Fort-de-France vient de connaître deux nuits de troubles.
Certes, il ne viendrait à l’esprit de personne de cautionner certaines des dérives auxquelles nous avons assisté et qui n’ont aucun lien avec les revendications avancées par le mouvement contre la vaccination obligatoire et l’extension du pass sanitaire.
Force est néanmoins d’admettre, sans hypocrite précaution, que l’usage disproportionné de la force publique samedi soir, dans un contexte déjà tendu depuis de nombreux mois, a contribué à générer les violences actuelles.
La seule dénonciation de ces événements par certains ne saurait constituer une réponse politique suffisante et appropriée aux interrogations de l’heure.
Il faut revenir à la raison.
Le problème posé à notre pays aujourd’hui par l’épidémie de Covid-19 n’est pas le refus -passager ou pas- de près de de 85% des Martiniquais de se faire vacciner. Contrairement à ce qu’une certaine presse “nationale” répand, nos compatriotes ne peuvent être réduits ni à des “anti-vax”, ni à des adorateurs de tisanes, ni à des “complotistes” tropicaux, ni à des esprits ascientifiques habités par je ne sais quelle vision magique du monde.
Le problème qui se pose par contre aux yeux de tous est celui d’une gestion calamiteuse de la crise sanitaire par l’Etat français qui a inéluctablement conduit à une rupture de confiance.
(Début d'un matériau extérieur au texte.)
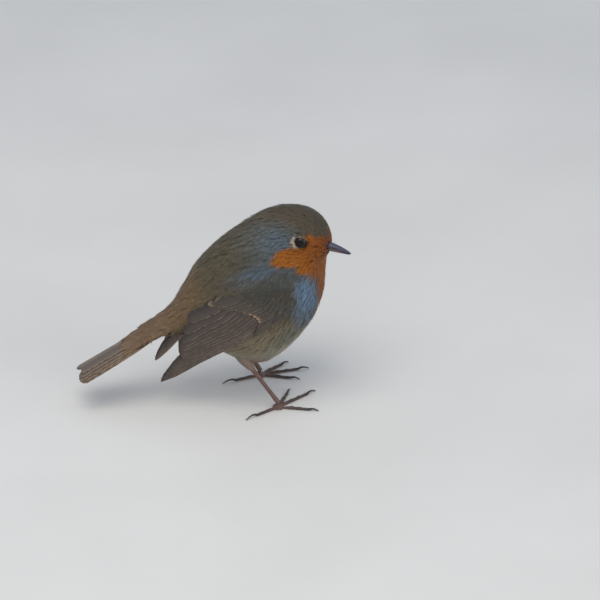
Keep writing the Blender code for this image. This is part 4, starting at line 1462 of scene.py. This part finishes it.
# %% [markdown]
# The tiny feathers stand on five rings, and are longer from each ring to the next.
# %% Ring of tiny feathers around each eye
# how many degrees from the lids' edge, how many feathers, and how many degrees they run on
EYE_RINGS = ((6, 62, 7), (10, 62, 9), (16, 60, 12), (23, 58, 14), (31, 56, 15))
for (side_name, side), centre in zip(SIDES, EYES):
    rng = np.random.default_rng(110 + side)
    around, first, length = [], [], []
    for ring_angle, count, reach in EYE_RINGS:
        turn = np.linspace(0, 2 * math.pi, count, endpoint=False)
        around.append(turn + rng.normal(0, 0.03, count))
        first.append(np.full(count, ring_angle) + rng.normal(0, 0.7, count))
        length.append(np.full(count, reach) * rng.uniform(0.85, 1.15, count))
    around, first, length = (np.concatenate(v)[:, None] for v in (around, first, length))
    turn = around - 0.22 * np.sin(around) * ROWS[None]
    angle = np.minimum(opening(turn) + np.radians(first + length * ROWS[None]), LID_LIMIT)
    on_lid = np.interp(np.degrees(angle - opening(turn)), LID_ANGLES, LID_RADII)
    tiny = polar(centre, eye_frame(side), angle, turn, on_lid - 0.05 + 0.24 * ROWS[None] ** 0.8)
    half = rng.uniform(0.16, 0.22, len(tiny)) + 0.004 * first[:, 0]
    piece = feathers(f"eye_ring_{side_name}", tiny, unit(tiny - centre), half, coat_material,
                     112 + side, barb_count=14, reach=1.5, thick=0.016)
    joins_bird(piece, "plumage_face")
print("eye rings:", len(tiny), "feathers each")

# %% [markdown]
# ## Bill, nostrils and gape
# The bill is thin horn, dark slate with paler cutting edges. Each half of it is taken from
# its own solid, made dense and smooth, and the nostril is pressed in as a slit near its
# root. The gape runs on behind the bill as a fold of bare skin, with a few stiff bristles.
# %% The bill
def dense(node_name, voxel):
    """A small solid as a dense smooth surface, in millimetres, with normals."""
    places, triangles = remeshed(*mesh_arrays(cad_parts[node_name].data), voxel)
    places = smoothed(places, neighbours(triangles), 3)
    return places, normals_of(places, triangles), triangles


horn, tree, shader = material("bill horn", 0.34, 0.45)
tone, streaks = speckled(tree, 900.0, 3.0, (44, 44, 56), (76, 76, 94))
tone = mixed(tree, attribute(tree, "pale"), tone, paint(150, 116, 104))
# the pressed-in nostril is painted almost black, as painted shade inside its opening
tone = mixed(tree, attribute(tree, "across"), tone, paint(10, 8, 8))
tree.links.new(tone, shader.inputs["Base Color"])
raised(tree, shader, streaks, 0.15, 0.03)

bill = {name: dense(name, voxel=0.13) for name in ("bill_upper", "bill_lower")}
for name, other in (("bill_upper", "bill_lower"), ("bill_lower", "bill_upper")):
    places, normals, triangles = bill[name]
    facing = BVHTree.FromPolygons(bill[other][0].tolist(), bill[other][2].tolist())
    gap = np.array([facing.find_nearest(p)[3] for p in places.tolist()])
    local = in_head(places)
    nostril = np.hypot((local[:, 0] - 18.6) / 0.75, (local[:, 2] - 74.75) / 0.24)
    pressed = (1 - ramp(nostril, 0.6, 1.3)) * (name == "bill_upper")
    pressed *= np.abs(local[:, 1]) > 0.5
    places = places - normals * (0.28 * pressed)[:, None]
    rear = 1 - ramp(local[:, 0], local[:, 0].min() + 0.15, local[:, 0].min() + 0.9)
    places = places + np.array(turn_z((-1.9, 0.0, 0.0), HEAD_TURN)) * rear[:, None]
    piece = made_object(f"horn_{name}", places, triangles, horn)
    store(piece, "pale", (1 - ramp(gap, 0.25, 0.75)) * 0.8 * (1 - ramp(local[:, 0], 19.0, 25.0)))
    # across holds the pressed nostril, which the horn material paints dark as shade
    store(piece, "across", pressed)
    joins_bird(piece, "horn", name)
print("bill:", [len(v[0]) for v in bill.values()], "vertices")

# %% [markdown]
# Thin things such as bristles are closed tubes along a path, thinner towards their ends.
# %% Tubes
def tube(points, radii, sides=8):
    """A closed tube along points."""
    points = np.asarray(points, dtype=float)
    ahead = unit(np.gradient(points, axis=0))
    side_way = unit(np.cross(ahead, (0.31, 0.2, 0.93)))
    other = np.cross(ahead, side_way)
    turn = np.linspace(0, 2 * math.pi, sides, endpoint=False)
    ring = (points[:, None] + np.asarray(radii)[:, None, None]
            * (side_way[:, None] * np.cos(turn)[None, :, None]
               + other[:, None] * np.sin(turn)[None, :, None]))
    count = len(points) * sides
    places = np.concatenate([ring.reshape(-1, 3), points[[0, -1]]])
    faces = ring_faces(len(points), sides).tolist()
    for k in range(sides):
        faces.append((count, (k + 1) % sides, k))
        last = count - sides
        faces.append((count + 1, last + k, last + (k + 1) % sides))
    return places, faces


def tubes(name, parts, surface):
    places, faces, offset = [], [], 0
    for part_places, part_faces in parts:
        places.append(part_places)
        faces += [tuple(v + offset for v in face) for face in part_faces]
        offset += len(part_places)
    return made_object(name, np.concatenate(places), faces, surface)


gape_skin = speckled_material("gape", 0.5, 0.4, 1500.0, 2.0, (132, 86, 56), (168, 120, 88))
bristle = speckled_material("bristles", 0.5, 0.3, 1500.0, 2.0, (30, 24, 22), (56, 44, 36))
print("materials:", [m.name for m in (gape_skin, bristle)])

# %% [markdown]
# Both lie on the flesh beside the root of the bill, and the bristles point forwards and out.
# %% Gape and bristles
def on_flesh(place, out):
    found, normal, _, _ = flesh_tree.find_nearest(place.tolist())
    return np.array(found) + np.array(normal) * (out - GROWN)


gapes, hairs = [], []
for side in (-1, 1):
    line = [head_place(16.9, side * 1.5, 74.15)]
    for t in np.linspace(0, 1, 9):
        guess = head_place(16.0 - 3.0 * t, side * (1.7 + 2.5 * t), 74.2 + 0.3 * t)
        line.append(on_flesh(guess, 0.06 - 0.2 * t))
    for lift, thick in ((0.08, 0.12), (-0.10, 0.10)):
        radii = thick * np.sin(np.linspace(0.35, 1.0, len(line)) * math.pi) + 0.03
        gapes.append(tube(np.array(line) + (0, 0, lift), radii))
    for k in range(7):
        root = on_flesh(head_place(15.6 - 0.42 * k, side * (1.9 + 0.42 * k), 74.9 - 0.12 * k), -0.2)
        way = turn_z((0.9 - 0.05 * k, side * (0.42 + 0.05 * k), -0.16 + 0.07 * k), HEAD_TURN)
        t = np.linspace(0, 1, 7)[:, None]
        length = 3.4 - 0.22 * k
        path = root + unit(way) * length * t + np.array((0, 0, -0.5)) * t ** 2
        hairs.append(tube(path, 0.045 * (1 - 0.85 * t[:, 0]) + 0.004, 5))
joins_bird(tubes("gape", gapes, gape_skin), "horn")
joins_bird(tubes("rictal_bristles", hairs, bristle), "plumage_face")
print("gape folds:", len(gapes), "bristles:", len(hairs))

# %% [markdown]
# ## Legs and feet
# A robin's shank is thin and covered by a few long smooth scutes; the toes have short scutes
# above and soft pads below, one under each joint, and end in curved claws. Each solid is
# made dense, and its scutes and pads are raised on it.
# %% Leg materials
leg, tree, shader = material("leg skin", 0.42, 0.4)
tone, _ = speckled(tree, 420.0, 4.0, (82, 61, 55), (124, 94, 83))
for name, over in (("along", (58, 54, 56)), ("across", (50, 36, 34)), ("pale", (158, 124, 98))):
    tone = mixed(tree, attribute(tree, name), tone, paint(*over))
tree.links.new(tone, shader.inputs["Base Color"])
raised(tree, shader, node(tree, "TexVoronoi", scale=3200.0).outputs["Distance"], 0.25, 0.03)

claw_horn = speckled_material("claw horn", 0.3, 0.5, 700.0, 2.0, (34, 28, 28), (66, 54, 50))
print("materials:", [m.name for m in (leg, claw_horn)])

# %% [markdown]
# A claw's root is drawn back into its toe, so that the horn grows out of the skin.
# %% One claw
TOES = ("hind", "inner", "middle", "outer")


def claw(side_name, toe, foot):
    """The horn at the end of one toe of the foot that stands there."""
    places, _, triangles = dense(f"claw_{side_name}_{toe}", voxel=0.09)
    away = (places - foot) * (1, 1, 0)
    far = np.linalg.norm(away, axis=1)
    root_share = 1 - ramp(far, far.min(), far.min() + 0.6)
    places = places - unit(away) * (0.5 * root_share)[:, None]
    piece = made_object(f"horn_claw_{side_name}_{toe}", places, triangles, claw_horn)
    joins_bird(piece, "horn", f"claw_{side_name}_{toe}")


print("toes of each foot:", TOES)

# %% [markdown]
# The solids of one leg are grown until they meet, joined, and sunk again by as much. On the
# toes the scutes count from the foot's middle, and on the shank they count down from above.
# %% Shanks, toes and claws
CLOSED = 0.75


def scutes(t, pitch, sharp):
    """Scales along t: how high, and how much of a groove."""
    phase = (t / pitch) % 1.0
    groove = np.exp(-(np.minimum(phase, 1 - phase) / sharp) ** 2)
    return 0.5 * phase * (1 - groove), groove


for side_name, _ in SIDES:
    names = [f"tarsus_{side_name}", f"sole_{side_name}"]
    names += [f"toe_{side_name}_{toe}" for toe in TOES]
    places, triangles = remeshed(*grown(names, CLOSED), voxel=0.15)
    places = smoothed(places, neighbours(triangles), 4)
    normals = normals_of(places, triangles)
    foot = to_mm(middle_of(f"sole_{side_name}"))
    on_toes = 1 - ramp(places[:, 2], 2.2, 3.4)
    t = np.linalg.norm((places - foot)[:, :2], axis=1)
    above = ramp(normals[:, 2], 0.0, 0.6) * on_toes * ramp(t, 1.5, 3.5)
    below = ramp(-normals[:, 2], -0.2, 0.5) * on_toes
    height, groove = scutes(t, 1.05, 0.14)
    _, joint = scutes(t + 1.2, 3.4, 0.22)
    joint = joint * ramp(t, 1.5, 3.5) * on_toes
    front = ramp(normals @ unit(np.array((0.85, 0.0, 0.5))), -0.1, 0.6) * (1 - on_toes)
    down = 24.0 - places[:, 2]
    long_height, long_groove = scutes(down + 0.5 * np.sin(down), 3.1, 0.07)
    lump = (0.12 * height - 0.07 * groove) * above + 0.10 * joint - 0.06 * below
    lump = lump + (0.10 * long_height - 0.06 * long_groove) * front - CLOSED + 0.05
    hub = (1 - ramp(t, 2.0, 3.2)) * on_toes
    lump = lump - 0.42 * hub + 0.2 * np.exp(-((t - 3.7) / 0.9) ** 2) * on_toes
    places = places + normals * lump[:, None]
    places[:, 2] = np.maximum(places[:, 2], 0.02)
    piece = made_object(f"leg_{side_name}", places, triangles, leg)
    store(piece, "across", 0.8 * (groove * above + long_groove * front))
    store(piece, "pale", below * 0.5)
    store(piece, "along", 0.8 * ramp(t, 2.0, 8.0) * on_toes)
    joins_bird(piece, "leg_skin", *names)
    print(piece.name, len(places), "vertices")
    for toe in TOES:
        claw(side_name, toe, foot)

# %% [markdown]
# Short soft feathers run down from the belly over the heel like trousers, and close around
# the top of the bare shank.
# %% Feathers around the heels
# where each ring starts, measured from the top of the shank, and its number of feathers
HEEL_RINGS = ((-7.5, 34), (-6.2, 34), (-5.0, 32), (-3.8, 30), (-2.8, 28))
for side_name, side in SIDES:
    rng = np.random.default_rng(120 + 12 * side)
    shank = mesh_arrays(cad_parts[f"tarsus_{side_name}"].data)[0]
    top = shank[shank[:, 2] > shank[:, 2].max() - 1.5].mean(axis=0)
    down = unit(shank[shank[:, 2] < shank[:, 2].min() + 1.5].mean(axis=0) - top)
    across = unit(np.cross(down, (0, 1, 0)))
    other = np.cross(down, across)
    turn, first = [], []
    for start_at, count in HEEL_RINGS:
        turn.append(np.linspace(0, 2 * math.pi, count, endpoint=False) + rng.normal(0, 0.1, count))
        first.append(np.full(count, start_at) + rng.normal(0, 0.4, count))
    turn, first = np.concatenate(turn), np.concatenate(first)
    length = rng.uniform(4.4, 6.0, len(turn))
    s = first[:, None] + ROWS[None] * length[:, None]
    radius = np.interp(s, (-7.5, -3.5, -1.0, 1.0, 3.5), (3.4, 3.1, 2.7, 2.15, 1.6))
    radius = radius - 0.45 * (1 - ROWS[None]) + rng.normal(0, 0.06, len(turn))[:, None]
    turn = turn[:, None] + rng.normal(0, 0.12, len(first))[:, None] * ROWS[None]
    ray = across * np.cos(turn)[..., None] + other * np.sin(turn)[..., None]
    spine_at = top + down * s[..., None] + ray * radius[..., None]
    half = rng.uniform(0.65, 0.9, len(turn))
    piece = feathers(f"trousers_{side_name}", spine_at, unit(ray + down * 0.25), half,
                     coat_material, 122, barb_count=26)
    joins_bird(piece, "plumage_thigh")
print("trousers:", len(turn), "feathers on each leg")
Et pas seulement à l’échelle de la Martinique, comme on s’en rend bien compte à travers les mobilisations menées ici ou là ! De déclarations mensongères (ex.du port des masques) en approximations scientifiques, de décisions incompréhensibles pour la population en changements de cap inattendus, la parole de l’Etat a perdu toute crédibilité et ses prétentions à imposer ses vues par la force toute légitimité.
La violence de l’Etat, sous quelque forme qu’elle s’exprime, répression policière, lois iniques, chantage à l’emploi, ne parviendra pas à masquer les défaillances multiples et à long cours des politiques gouvernementales contre la pandémie.
Peut-on vraiment s’étonner que, face à des positions scientifiques et médicales profondément divergentes, même les esprits les plus rationnels ne se sentent pas en sécurité et fassent le choix de s’abstenir ou “d’attendre” ?
En outre, à qui aura-t-il échappé que le propre calendrier politique du président de la république biaise les lectures scientifiques et médicales de la pandémie ?
La défiance des Martiniquais et leur mobilisation se nourrissent aussi du lourd contentieux de l’empoisonnement au chlordécone et du discours en permanence ambigu de l’Etat sur ce sujet.
Traiter donc par le mépris ou la condescendance les résistances aux vaccins contre le Covid-19 de près de 85% d’une population et croire un seul instant que cette dernière se soumettra, docilement, à la brutalité de la stratégie de la contrainte et du chantage c’est se tromper lourdement et ouvrir la voie à toutes sortes de réactions.
Dans la situation sanitaire que connaît la Martinique -qu’il convient d’aborder avec le plus grand sens des responsabilités-il vaut mieux convaincre que contraindre.
La gouvernance de la trique ne passe plus.
Les crises sanitaires dans notre pays ne peuvent plus être gérées à partir de Paris ou du bureau d’un préfet de passage en Martinique. Cette compétence, en attendant d’autres évolutions, doit être partagée avec le pouvoir local, plus à même de saisir les enjeux du terrain.